* Stated goal *
Exactly the lines from the one with "addPiece('sleeve_left_upper', upperSleeve(UPPER_LEFT));" to the one with "imported = [obj", both included, are to be printed again; leave out the rest.

* Dataset excerpt *
□ □ □ □ □ □ □

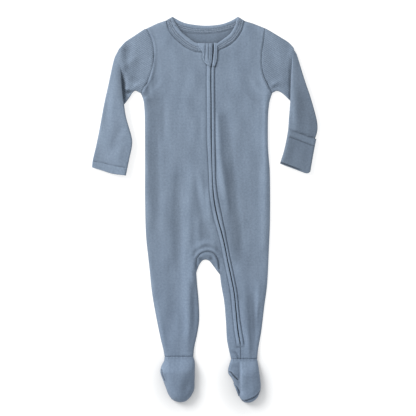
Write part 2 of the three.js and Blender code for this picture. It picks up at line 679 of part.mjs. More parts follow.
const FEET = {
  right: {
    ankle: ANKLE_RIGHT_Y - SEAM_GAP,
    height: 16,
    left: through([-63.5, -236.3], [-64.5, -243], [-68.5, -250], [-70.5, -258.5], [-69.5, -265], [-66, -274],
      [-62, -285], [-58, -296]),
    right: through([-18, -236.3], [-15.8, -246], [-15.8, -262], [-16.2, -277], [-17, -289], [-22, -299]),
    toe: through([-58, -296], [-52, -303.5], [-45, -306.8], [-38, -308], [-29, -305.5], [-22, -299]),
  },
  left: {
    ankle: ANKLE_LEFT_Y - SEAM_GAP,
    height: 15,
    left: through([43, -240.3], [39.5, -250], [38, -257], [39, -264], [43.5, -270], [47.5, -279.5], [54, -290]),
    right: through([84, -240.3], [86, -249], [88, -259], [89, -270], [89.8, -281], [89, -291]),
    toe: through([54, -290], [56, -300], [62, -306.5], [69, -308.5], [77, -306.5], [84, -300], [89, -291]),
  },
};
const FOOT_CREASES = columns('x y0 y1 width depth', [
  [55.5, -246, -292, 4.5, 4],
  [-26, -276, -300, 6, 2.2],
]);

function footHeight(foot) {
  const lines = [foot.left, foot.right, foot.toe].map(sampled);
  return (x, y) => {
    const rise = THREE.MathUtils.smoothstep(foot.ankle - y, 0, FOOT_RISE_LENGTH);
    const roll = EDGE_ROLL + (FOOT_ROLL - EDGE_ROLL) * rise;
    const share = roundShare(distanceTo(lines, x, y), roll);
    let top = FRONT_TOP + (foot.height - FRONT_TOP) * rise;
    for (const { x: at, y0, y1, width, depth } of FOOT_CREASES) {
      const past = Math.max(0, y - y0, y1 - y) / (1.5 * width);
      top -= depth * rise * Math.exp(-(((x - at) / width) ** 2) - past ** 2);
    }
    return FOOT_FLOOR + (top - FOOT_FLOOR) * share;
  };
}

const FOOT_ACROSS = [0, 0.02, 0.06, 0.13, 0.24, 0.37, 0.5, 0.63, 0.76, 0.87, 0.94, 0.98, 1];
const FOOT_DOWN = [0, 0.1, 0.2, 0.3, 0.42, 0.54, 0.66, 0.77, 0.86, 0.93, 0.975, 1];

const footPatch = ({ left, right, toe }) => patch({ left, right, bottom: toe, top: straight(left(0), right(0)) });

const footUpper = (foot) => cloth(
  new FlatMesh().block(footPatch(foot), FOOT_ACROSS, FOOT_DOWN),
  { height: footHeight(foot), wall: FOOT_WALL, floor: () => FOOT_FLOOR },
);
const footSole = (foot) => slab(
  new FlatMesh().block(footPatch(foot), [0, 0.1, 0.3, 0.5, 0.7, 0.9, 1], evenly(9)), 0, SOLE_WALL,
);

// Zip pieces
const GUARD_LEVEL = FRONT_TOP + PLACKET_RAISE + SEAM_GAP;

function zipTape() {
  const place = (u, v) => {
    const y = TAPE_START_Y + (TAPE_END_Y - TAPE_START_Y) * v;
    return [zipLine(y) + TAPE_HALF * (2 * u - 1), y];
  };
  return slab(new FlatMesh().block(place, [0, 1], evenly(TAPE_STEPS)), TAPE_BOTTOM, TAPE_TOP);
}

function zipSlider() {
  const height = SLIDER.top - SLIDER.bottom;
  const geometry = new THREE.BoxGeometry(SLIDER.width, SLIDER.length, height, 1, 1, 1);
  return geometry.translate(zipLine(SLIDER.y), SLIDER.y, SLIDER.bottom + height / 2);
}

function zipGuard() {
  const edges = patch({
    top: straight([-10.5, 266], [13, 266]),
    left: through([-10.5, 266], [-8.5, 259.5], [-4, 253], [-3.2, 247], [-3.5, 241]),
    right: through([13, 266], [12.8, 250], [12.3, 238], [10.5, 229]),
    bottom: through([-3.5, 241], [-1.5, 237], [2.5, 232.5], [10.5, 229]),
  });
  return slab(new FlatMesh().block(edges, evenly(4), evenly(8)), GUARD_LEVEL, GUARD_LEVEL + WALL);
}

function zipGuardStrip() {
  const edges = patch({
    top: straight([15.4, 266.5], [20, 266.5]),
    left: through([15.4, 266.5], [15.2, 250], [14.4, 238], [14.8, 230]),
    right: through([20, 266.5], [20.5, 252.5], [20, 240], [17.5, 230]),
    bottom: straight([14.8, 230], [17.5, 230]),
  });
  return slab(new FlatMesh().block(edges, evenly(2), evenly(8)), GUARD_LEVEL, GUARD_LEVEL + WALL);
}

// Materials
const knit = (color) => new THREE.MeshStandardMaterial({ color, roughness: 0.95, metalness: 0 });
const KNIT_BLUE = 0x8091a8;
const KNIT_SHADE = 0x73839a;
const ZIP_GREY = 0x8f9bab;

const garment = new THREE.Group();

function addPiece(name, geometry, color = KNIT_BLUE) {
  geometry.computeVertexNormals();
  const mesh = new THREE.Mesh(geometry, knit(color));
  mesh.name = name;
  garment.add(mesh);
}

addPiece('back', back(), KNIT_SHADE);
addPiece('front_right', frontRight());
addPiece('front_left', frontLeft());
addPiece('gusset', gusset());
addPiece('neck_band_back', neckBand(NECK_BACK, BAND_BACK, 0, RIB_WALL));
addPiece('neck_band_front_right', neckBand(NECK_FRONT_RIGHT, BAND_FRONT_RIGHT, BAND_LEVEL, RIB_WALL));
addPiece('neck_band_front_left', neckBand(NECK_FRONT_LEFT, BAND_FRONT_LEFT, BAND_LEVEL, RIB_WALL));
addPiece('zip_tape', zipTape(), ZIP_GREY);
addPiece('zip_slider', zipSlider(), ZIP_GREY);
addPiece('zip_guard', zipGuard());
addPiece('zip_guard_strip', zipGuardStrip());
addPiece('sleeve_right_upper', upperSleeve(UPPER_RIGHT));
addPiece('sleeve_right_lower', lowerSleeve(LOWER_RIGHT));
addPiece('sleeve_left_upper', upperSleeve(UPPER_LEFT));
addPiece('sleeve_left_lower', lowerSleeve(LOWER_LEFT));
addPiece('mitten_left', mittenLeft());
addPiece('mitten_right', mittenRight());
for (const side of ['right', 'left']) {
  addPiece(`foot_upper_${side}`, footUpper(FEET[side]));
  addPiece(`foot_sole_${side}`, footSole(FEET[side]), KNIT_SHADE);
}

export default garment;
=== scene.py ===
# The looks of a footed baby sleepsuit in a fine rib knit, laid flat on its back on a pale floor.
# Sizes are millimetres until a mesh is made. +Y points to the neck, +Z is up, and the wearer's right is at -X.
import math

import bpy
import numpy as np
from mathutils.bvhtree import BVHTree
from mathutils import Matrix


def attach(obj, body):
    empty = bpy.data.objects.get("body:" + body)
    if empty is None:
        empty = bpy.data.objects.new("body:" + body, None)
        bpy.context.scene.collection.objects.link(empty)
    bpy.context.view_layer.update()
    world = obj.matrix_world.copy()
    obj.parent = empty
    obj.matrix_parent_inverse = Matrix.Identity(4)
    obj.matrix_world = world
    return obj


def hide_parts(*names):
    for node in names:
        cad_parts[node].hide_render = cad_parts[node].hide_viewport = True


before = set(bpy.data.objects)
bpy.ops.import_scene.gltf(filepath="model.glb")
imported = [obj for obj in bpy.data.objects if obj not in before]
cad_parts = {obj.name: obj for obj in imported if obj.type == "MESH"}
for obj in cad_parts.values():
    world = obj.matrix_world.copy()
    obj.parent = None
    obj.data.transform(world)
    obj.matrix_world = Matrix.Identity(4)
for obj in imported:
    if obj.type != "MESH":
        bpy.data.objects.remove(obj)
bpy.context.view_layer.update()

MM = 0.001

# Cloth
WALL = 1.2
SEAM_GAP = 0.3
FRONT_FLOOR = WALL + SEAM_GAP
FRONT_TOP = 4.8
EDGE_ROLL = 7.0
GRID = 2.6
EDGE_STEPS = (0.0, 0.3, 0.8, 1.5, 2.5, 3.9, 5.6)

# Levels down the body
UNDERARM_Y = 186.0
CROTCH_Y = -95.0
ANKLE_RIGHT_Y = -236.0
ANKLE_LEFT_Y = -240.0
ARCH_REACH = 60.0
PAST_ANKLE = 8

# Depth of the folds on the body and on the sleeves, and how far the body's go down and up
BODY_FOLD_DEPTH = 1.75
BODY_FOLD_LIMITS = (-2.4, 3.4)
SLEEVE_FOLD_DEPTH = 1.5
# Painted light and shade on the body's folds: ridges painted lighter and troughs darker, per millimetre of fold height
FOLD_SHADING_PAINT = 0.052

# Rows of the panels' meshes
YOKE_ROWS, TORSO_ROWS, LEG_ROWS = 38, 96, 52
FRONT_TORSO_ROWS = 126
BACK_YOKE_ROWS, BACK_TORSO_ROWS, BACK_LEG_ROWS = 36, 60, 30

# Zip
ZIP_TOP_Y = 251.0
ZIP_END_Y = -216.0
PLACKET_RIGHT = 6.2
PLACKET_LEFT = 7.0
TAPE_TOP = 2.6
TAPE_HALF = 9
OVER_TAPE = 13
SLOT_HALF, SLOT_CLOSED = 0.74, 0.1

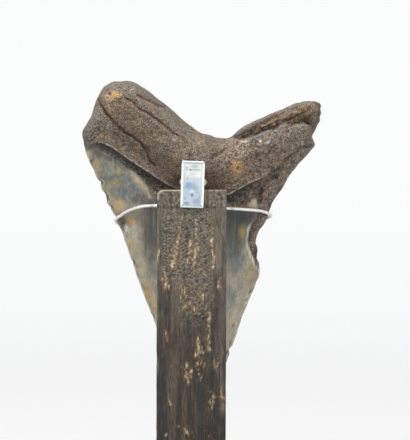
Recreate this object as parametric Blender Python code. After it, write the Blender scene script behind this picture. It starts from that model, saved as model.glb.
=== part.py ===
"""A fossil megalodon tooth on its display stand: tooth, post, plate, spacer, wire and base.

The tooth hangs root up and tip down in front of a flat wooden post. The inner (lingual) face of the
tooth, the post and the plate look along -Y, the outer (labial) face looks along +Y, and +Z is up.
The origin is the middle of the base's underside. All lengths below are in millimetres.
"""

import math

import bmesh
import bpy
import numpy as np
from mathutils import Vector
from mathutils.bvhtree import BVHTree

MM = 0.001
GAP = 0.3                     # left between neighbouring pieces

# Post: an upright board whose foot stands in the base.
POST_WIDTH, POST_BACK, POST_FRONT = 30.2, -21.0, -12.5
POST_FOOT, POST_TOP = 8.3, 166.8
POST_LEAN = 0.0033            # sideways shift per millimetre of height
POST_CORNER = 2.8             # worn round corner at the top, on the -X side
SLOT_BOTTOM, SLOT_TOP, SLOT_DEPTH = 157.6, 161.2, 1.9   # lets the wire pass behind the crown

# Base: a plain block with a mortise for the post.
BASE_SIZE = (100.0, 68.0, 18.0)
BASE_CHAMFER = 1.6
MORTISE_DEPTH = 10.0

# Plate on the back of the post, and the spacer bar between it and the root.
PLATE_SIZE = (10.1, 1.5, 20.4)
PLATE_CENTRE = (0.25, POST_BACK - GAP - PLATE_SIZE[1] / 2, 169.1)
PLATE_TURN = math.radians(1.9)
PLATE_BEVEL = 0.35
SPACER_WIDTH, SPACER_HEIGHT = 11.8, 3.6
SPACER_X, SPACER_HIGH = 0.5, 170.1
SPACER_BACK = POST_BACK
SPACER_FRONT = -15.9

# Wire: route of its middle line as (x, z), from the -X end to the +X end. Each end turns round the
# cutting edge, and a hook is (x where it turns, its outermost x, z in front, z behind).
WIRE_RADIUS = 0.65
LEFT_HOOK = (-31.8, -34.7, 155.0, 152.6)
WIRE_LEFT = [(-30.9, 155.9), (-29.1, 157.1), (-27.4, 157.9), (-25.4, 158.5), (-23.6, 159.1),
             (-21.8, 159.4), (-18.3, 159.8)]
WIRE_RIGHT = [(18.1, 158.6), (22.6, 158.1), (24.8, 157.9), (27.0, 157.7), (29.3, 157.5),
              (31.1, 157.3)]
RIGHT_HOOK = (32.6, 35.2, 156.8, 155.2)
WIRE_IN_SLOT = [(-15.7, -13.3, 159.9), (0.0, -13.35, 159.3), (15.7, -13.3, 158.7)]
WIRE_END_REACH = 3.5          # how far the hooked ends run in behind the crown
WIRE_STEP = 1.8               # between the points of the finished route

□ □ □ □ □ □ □

* Task solution *
addPiece('sleeve_left_upper', upperSleeve(UPPER_LEFT));
addPiece('sleeve_left_lower', lowerSleeve(LOWER_LEFT));
addPiece('mitten_left', mittenLeft());
addPiece('mitten_right', mittenRight());
for (const side of ['right', 'left']) {
  addPiece(`foot_upper_${side}`, footUpper(FEET[side]));
  addPiece(`foot_sole_${side}`, footSole(FEET[side]), KNIT_SHADE);
}

export default garment;
=== scene.py ===
# The looks of a footed baby sleepsuit in a fine rib knit, laid flat on its back on a pale floor.
# Sizes are millimetres until a mesh is made. +Y points to the neck, +Z is up, and the wearer's right is at -X.
import math

import bpy
import numpy as np
from mathutils.bvhtree import BVHTree
from mathutils import Matrix


def attach(obj, body):
    empty = bpy.data.objects.get("body:" + body)
    if empty is None:
        empty = bpy.data.objects.new("body:" + body, None)
        bpy.context.scene.collection.objects.link(empty)
    bpy.context.view_layer.update()
    world = obj.matrix_world.copy()
    obj.parent = empty
    obj.matrix_parent_inverse = Matrix.Identity(4)
    obj.matrix_world = world
    return obj


def hide_parts(*names):
    for node in names:
        cad_parts[node].hide_render = cad_parts[node].hide_viewport = True


before = set(bpy.data.objects)
bpy.ops.import_scene.gltf(filepath="model.glb")
imported = [obj for obj in bpy.data.objects if obj not in before]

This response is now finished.